# Uberti 45 LC/ACP binding



## wheelsee (Jun 7, 2010)

I recently bought a (used) Uberti 45 Single-Action with interchangeable cylinders (LC & ACP). The LC cylinder hangs periodically. The ACP cylinder will fire once then locks tight - have to remove the cylinder pin, remove the cylinder and reverse the steps, fires 1 time and locks again.

Any suggestions?? (yes, I will be taking to a gunsmith but the ones listed on a web search are the box stores - Academy, Bass Pro).

I have not taken apart for polishing.

Thanks for your input
Will


----------



## Bob Wright (May 10, 2006)

*Cylinder binding*

I had an old Uberti that would bind up. The firing pin cratered the opening in the frame, so that when a round was fired, the primer set back and flowed around this crater. This because the gun lacked a hardened firing pin bushing. Check this by removing the cylinder and running your finger across the standing breech, if should be smooth. If you feel any cratering, or puckering, around the opening, this is your problem. You can correct this by stoning it down very carefully, but this is a continuing problem, due to the shape of the firing pin. If you want to go to the expense, a good 'smith can install a hardened bushing.
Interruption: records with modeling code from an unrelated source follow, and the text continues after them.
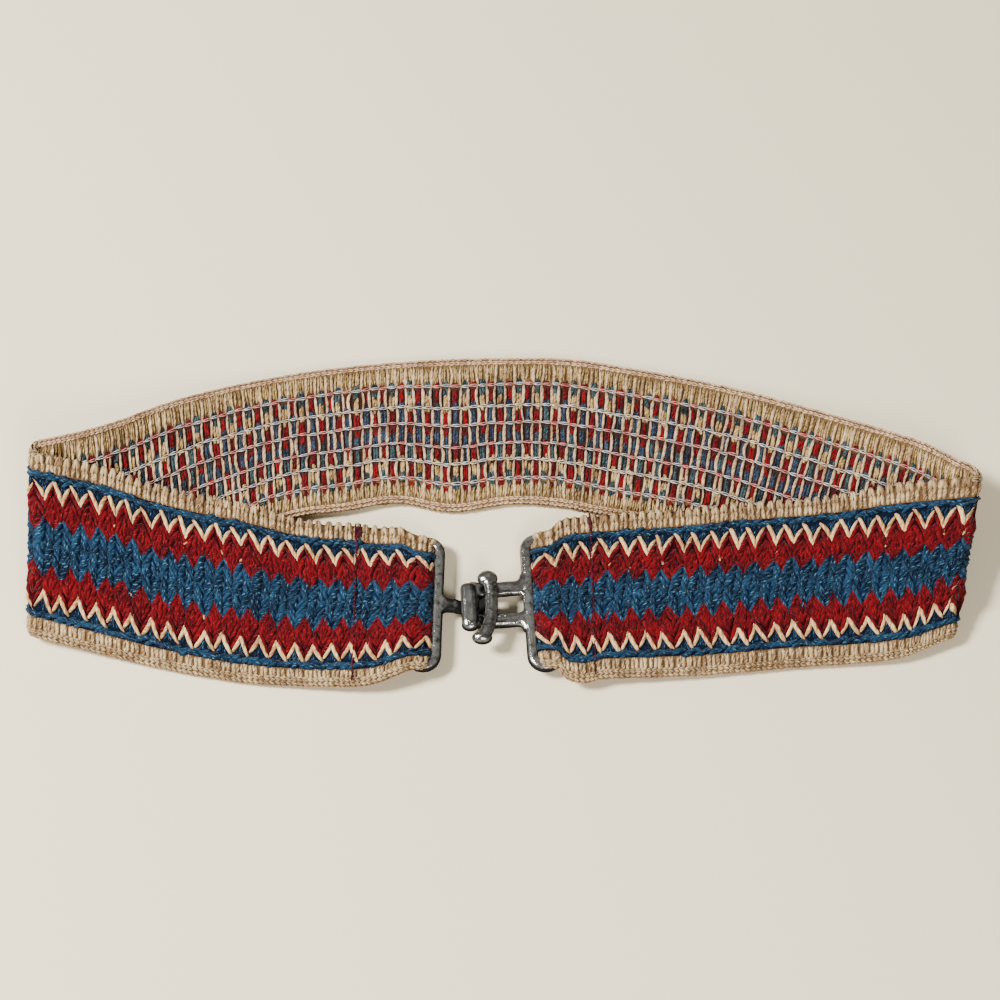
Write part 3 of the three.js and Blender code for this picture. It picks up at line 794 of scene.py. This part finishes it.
# The inner face shows how the band is made: pale cords run across it, and between them lie short floats of
# the coloured yarns. Six rows of thin chain stitches run along the band and hold the cords down, pink where
# they cross red wool, pale blue where they cross blue and cream elsewhere.
HOLDING_LINES = [0.193, 0.337, 0.455, 0.612, 0.729, 0.840]
STOPS = [0.05, *HOLDING_LINES, 0.95]
cord_yarn = yarn("cord_yarn", (242, 218, 182), (214, 182, 142), (136, 102, 72))
FLOAT_YARNS = {
    "straw": yarn("straw_yarn", (236, 210, 154), (196, 163, 106), (100, 74, 38)),
    "wine": yarn("wine_yarn", (164, 44, 42), (120, 8, 14), (56, 3, 6)),
    "slate": yarn("slate_yarn", (118, 132, 146), (52, 64, 84), (16, 22, 34)),
    "teal": yarn("teal_yarn", (124, 142, 138), (58, 76, 80), (18, 28, 32)),
}
THREADS = {
    "cream": yarn("cream_thread", (255, 250, 238), (250, 230, 206), (198, 162, 136)),
    "pink": yarn("pink_thread", (255, 232, 222), (242, 178, 166), (184, 92, 86)),
    "blue": yarn("pale_blue_thread", (255, 250, 244), (232, 226, 220), (162, 158, 158)),
}
THREAD_OVER = {"straw": "cream", "wine": "pink", "slate": "blue", "teal": "blue"}

# Nothing stands off the inner face where it hugs a slot bar.
BAR_MARGIN = 5
bar_zones = [(run_ends[k] - BAR_MARGIN, run_ends[k + 1] + BAR_MARGIN) for k in (0, 6)]

# Each float of the two kinds of column, which alternate: where it starts and ends, as a share of the width
# from the far edge, its yarn and how many strands lie side by side.
LEAF_COLUMN = [
    (0.050, 0.175, "straw", 3),
    (0.166, 0.202, "wine", 2),
    (0.208, 0.306, "wine", 2),
    (0.300, 0.331, "slate", 2),
    (0.338, 0.466, "slate", 2),
    (0.472, 0.590, "slate", 2),
    (0.584, 0.608, "wine", 2),
    (0.614, 0.702, "wine", 2),
    (0.700, 0.725, "straw", 2),
    (0.734, 0.806, "straw", 2),
    (0.790, 0.842, "teal", 2),
    (0.848, 0.876, "teal", 2),
    (0.862, 0.950, "straw", 3),
]
FOOT_COLUMN = [
    (0.050, 0.170, "straw", 3),
    (0.146, 0.202, "teal", 2),
    (0.208, 0.262, "teal", 2),
    (0.246, 0.331, "straw", 2),
    (0.334, 0.362, "straw", 2),
    (0.352, 0.466, "wine", 2),
    (0.472, 0.528, "wine", 2),
    (0.512, 0.608, "slate", 2),
    (0.614, 0.728, "teal", 2),
    (0.734, 0.842, "wine", 2),
    (0.848, 0.884, "wine", 2),
    (0.870, 0.950, "straw", 3),
]
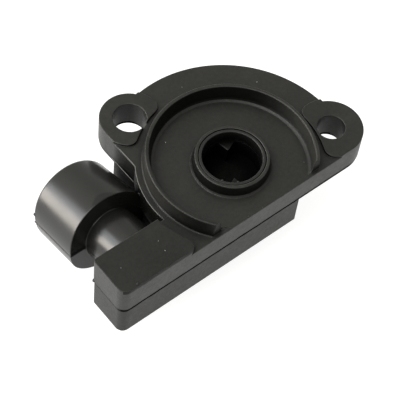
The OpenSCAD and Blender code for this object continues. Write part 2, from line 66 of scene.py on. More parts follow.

Look at a Ruger Blackhawk or Vaquero in thsi area to see what I'm talking about.

Also, another, and hopefully your problem, is lead build up in the chambers that prevent your cartridges from seating fully. When fired, they are driven back against the standing breech and do no "relax" as in proper revolver firing. If this be your case, then a scrubbing with a wire brush will remove your problem.

Hope this helps,

Bob Wright


----------